I passed my driving test more than half my life ago. 1988 if you must know. Second attempt, as it happens. All the best drivers pass second time, so they say. I could never commit the stopping distances to memory and, in any case, they were entirely meaningless as I can’t judge distances from numbers.
No it’s true -a total deficiency. The satnav has underlined my failing. It says: “In 100 meters, turn left. In 200 meters, go left on the roundabout.”
It means nothing to me. Not a clue. I can have a good guess at weights and even small distances “you’re having a laugh, that is never eight inches”.
So it wouldn’t do me any good learning how long it would take to crash at 30mph. Those sorts of things I think I must have learned by driving quite a lot over the years.
I do remember most of the other rules, though. Like on a motorway, you don’t stop, you try to avoid eating in a service station and – you stick to the inside lane, only overtaking if necessary, then returning.
Now I don’t think many of the rules have changed, except that weird country dance manoeuvre you used to have to do a turning right at a crossroads if someone was coming towards you turning to their right.
It was the law that overtaking was when you went round to the right of a car in front of you that was going more slowly. On a motorway or dual carriage way this is easier as the oncoming traffic isn’t generally an issue.
But lately, I’ve noticed a new set of manoeuvres coming into play.
Firstly there’s the ‘I’ll just stay in the outside lane because my car is nice and shiny and it’s less effort than indicating and looking and going back over there to the left. Am I in your way, oh sorry. Oer, don’t get all flashy and cross and tailgaty on me. That’s it, I was going to go, but I’m not now’ outside lane hogger.
Admittedly driving around Glasgow’s M8 it’s perilous to saunter along in the inside line oblivious because suddenly you can find yourself on a non-stop route to Govan, Easterhouse or somewhere else you aren’t likely to want to go.

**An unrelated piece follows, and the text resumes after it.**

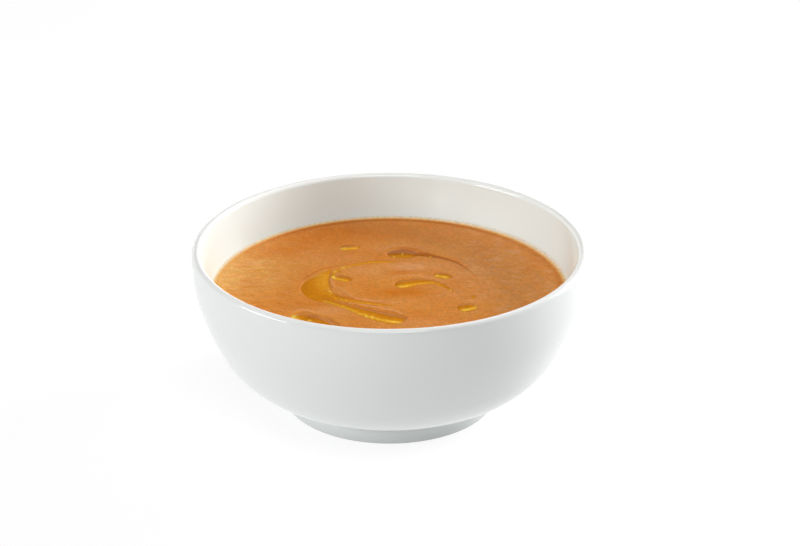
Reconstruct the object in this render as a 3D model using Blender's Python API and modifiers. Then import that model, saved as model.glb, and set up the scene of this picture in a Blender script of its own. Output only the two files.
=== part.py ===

However, the outside lane hogger seems to have given rise to another driving outrage. The undertake.
These are motorists whose lives are so important they can’t possibly wait for the outside lane hogger to get the message. They just drive round them on the left.
They obviously have to be somewhere so urgently that they don’t care that drivers are working on the reasonable assumption that inside lane vehicles will be going more slowly than outside lane ones.
I know they do it in America – you see it in the movies. But America is different, they hang people there. They have sidewalks, trunks and diapers. They charge people who are sick and a lot of them think Donald Trump is a good idea.
So I’d like you to dig out your old Highway Code book and remind yourself of the rules. Undertaking is against them, it’s selfish and it really annoys me. Please stop.
Pic: Boy One gets his first set of wheels
Heather says
ha ha ha ha! I have to agree. However out here my only beef is with the reindeer that think hanging out and having a nap on the main road is a good idea.
Ellen Arnison says
Heather, thanks. Sometimes I think we'd be better off with herds of sleepy reindeer than some of the morons on our roads.
JulieB says
Haha! I did a similar post a while ago as part of a meme – I am soooooo with you on this!
Ellen Arnison says
Julie, I'm glad it isn't just me.
Mike Ritchie says
Good post.
I think there are too many people who become a law unto themselves when they get behind the wheel.
I'm thinking of the total clot in Shawlands yesterday who tried to turn right into a clearly signed “no entry.” Journey route denied, he then reversed into middle of the road, started a three-point turn and then decided he deserved to get back into the space in the queue he had left, right in front of me. OK. I'm courteous.
Then as lights ahead turned to red, Mr mince-for-brains roared through them, drove on for ten yards, then did a U-turn in front of approaching traffic and zoomed through red lights – again – this time turning left.
A real, grade one idiot.
Ellen Arnison says
Mike, I imagine Shawlands Clot is a miserable individual with dry rot and athlete's foot.
The other ones who really wind me up are those who hurtle up to the barriers of a closed lane and expect to be let in by those of us who have patiently queued for ages.
scribblercraig says
I need to take a differing view on this one. If someone is blocking me – and will not move over for love or money – and it is safe for me to do so, then what's the problem? Should I sit behind some idiot who may be causing a tailback with their actions if I can safely get past them?
Ellen Arnison says
Craig, Hmm. You're with the Panther on that one. I agree that outside lane hogging is pretty low behavior too, but still not as bad as impatient undertaking (in my book). We obviously need a 'move left' campaign.
Ellen Arnison says
Louisa, Thanks – it is very annoying, isn't it? I'd love to hear what gets your goat about American drivers.
Donna says
Must confess my guilt, during 8 years of commuting on the M8 from Edinburgh to Glasgow, that I occasionally took up ScribblerCraig’s stance and moved carefully along the inside lane to get past the numpty sauntering along the outside lane without a care in the world (and often oblivious to the tailback of traffic behind them).
Sorry. Not saying it’s right. Or clever.